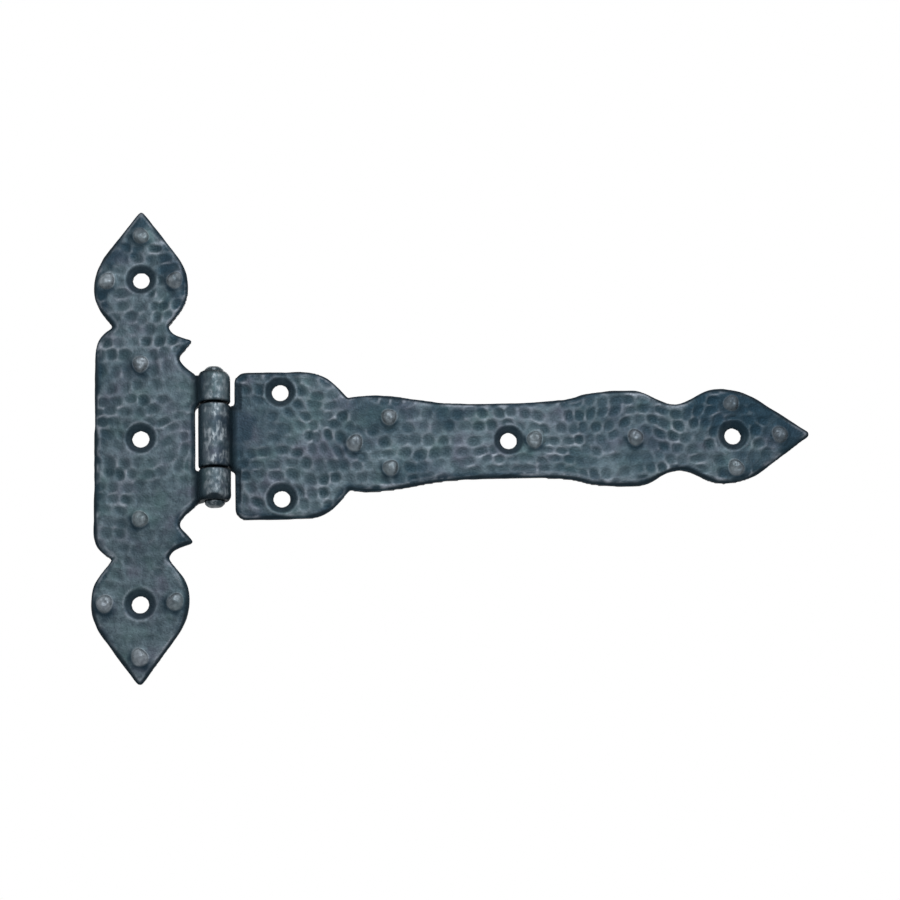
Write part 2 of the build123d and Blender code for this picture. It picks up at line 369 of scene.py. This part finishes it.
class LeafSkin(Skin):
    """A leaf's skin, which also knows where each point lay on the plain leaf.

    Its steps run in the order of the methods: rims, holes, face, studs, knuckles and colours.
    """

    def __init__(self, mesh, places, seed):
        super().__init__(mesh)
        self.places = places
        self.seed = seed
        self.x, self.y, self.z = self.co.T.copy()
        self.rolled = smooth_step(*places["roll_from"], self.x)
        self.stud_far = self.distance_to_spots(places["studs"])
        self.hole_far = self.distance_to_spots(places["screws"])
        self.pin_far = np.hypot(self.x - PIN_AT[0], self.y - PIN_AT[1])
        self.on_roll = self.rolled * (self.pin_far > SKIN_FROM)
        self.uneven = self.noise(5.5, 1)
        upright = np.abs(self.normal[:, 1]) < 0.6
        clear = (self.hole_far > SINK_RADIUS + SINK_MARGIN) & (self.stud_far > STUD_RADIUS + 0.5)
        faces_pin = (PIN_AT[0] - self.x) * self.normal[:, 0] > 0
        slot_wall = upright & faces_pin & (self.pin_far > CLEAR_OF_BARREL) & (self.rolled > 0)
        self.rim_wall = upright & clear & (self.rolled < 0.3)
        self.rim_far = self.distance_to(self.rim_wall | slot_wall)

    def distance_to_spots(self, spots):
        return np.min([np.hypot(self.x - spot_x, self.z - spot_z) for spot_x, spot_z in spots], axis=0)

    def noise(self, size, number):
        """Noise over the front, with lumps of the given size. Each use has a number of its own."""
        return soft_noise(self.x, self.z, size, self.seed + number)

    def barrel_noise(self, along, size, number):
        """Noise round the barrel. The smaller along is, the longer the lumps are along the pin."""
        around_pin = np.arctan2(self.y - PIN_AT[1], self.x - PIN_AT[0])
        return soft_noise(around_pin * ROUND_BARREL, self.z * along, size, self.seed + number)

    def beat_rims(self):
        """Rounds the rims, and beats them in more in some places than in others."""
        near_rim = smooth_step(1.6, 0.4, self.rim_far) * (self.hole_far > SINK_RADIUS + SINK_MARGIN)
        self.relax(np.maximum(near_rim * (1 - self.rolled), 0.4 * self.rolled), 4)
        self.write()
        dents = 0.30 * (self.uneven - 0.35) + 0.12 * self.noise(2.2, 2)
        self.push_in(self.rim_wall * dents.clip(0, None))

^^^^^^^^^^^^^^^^

Write out, exactly and with nothing else, the lines of the listing above from its first line through the line with "return np.min([np.hypot(self.x - spot_x, self.z".

_EXERCISE RESPONSE_:
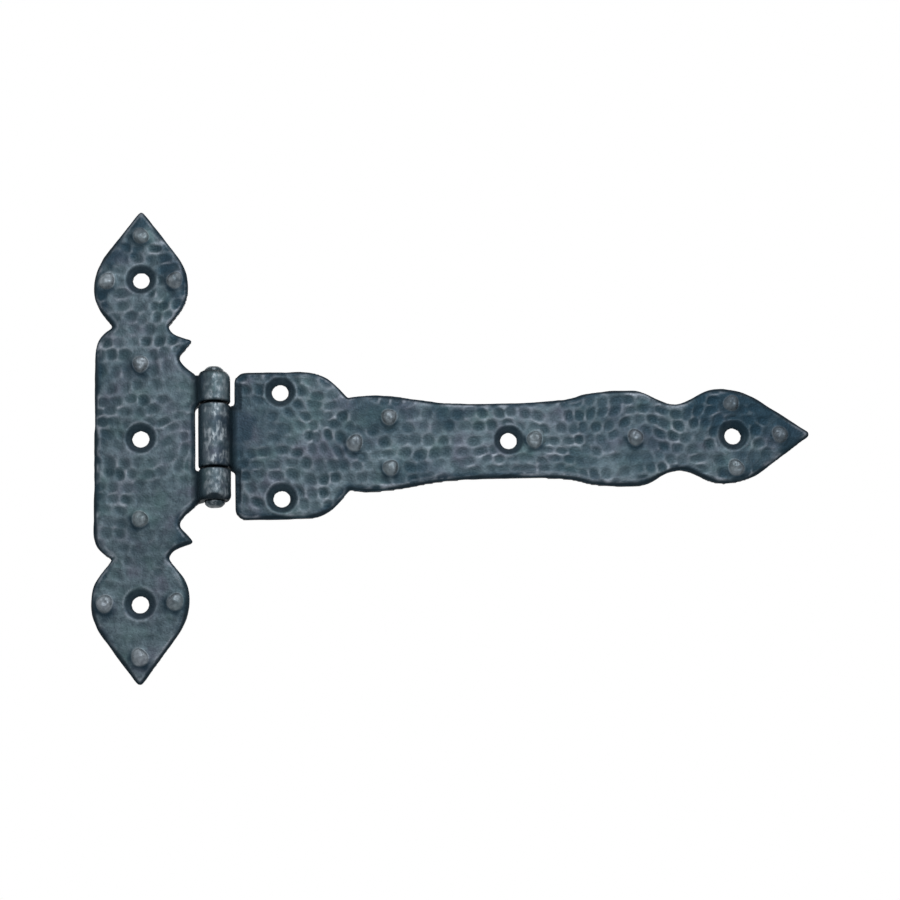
Write part 2 of the build123d and Blender code for this picture. It picks up at line 369 of scene.py. This part finishes it.
class LeafSkin(Skin):
    """A leaf's skin, which also knows where each point lay on the plain leaf.

    Its steps run in the order of the methods: rims, holes, face, studs, knuckles and colours.
    """

    def __init__(self, mesh, places, seed):
        super().__init__(mesh)
        self.places = places
        self.seed = seed
        self.x, self.y, self.z = self.co.T.copy()
        self.rolled = smooth_step(*places["roll_from"], self.x)
        self.stud_far = self.distance_to_spots(places["studs"])
        self.hole_far = self.distance_to_spots(places["screws"])
        self.pin_far = np.hypot(self.x - PIN_AT[0], self.y - PIN_AT[1])
        self.on_roll = self.rolled * (self.pin_far > SKIN_FROM)
        self.uneven = self.noise(5.5, 1)
        upright = np.abs(self.normal[:, 1]) < 0.6
        clear = (self.hole_far > SINK_RADIUS + SINK_MARGIN) & (self.stud_far > STUD_RADIUS + 0.5)
        faces_pin = (PIN_AT[0] - self.x) * self.normal[:, 0] > 0
        slot_wall = upright & faces_pin & (self.pin_far > CLEAR_OF_BARREL) & (self.rolled > 0)
        self.rim_wall = upright & clear & (self.rolled < 0.3)
        self.rim_far = self.distance_to(self.rim_wall | slot_wall)

    def distance_to_spots(self, spots):
        return np.min([np.hypot(self.x - spot_x, self.z - spot_z) for spot_x, spot_z in spots], axis=0)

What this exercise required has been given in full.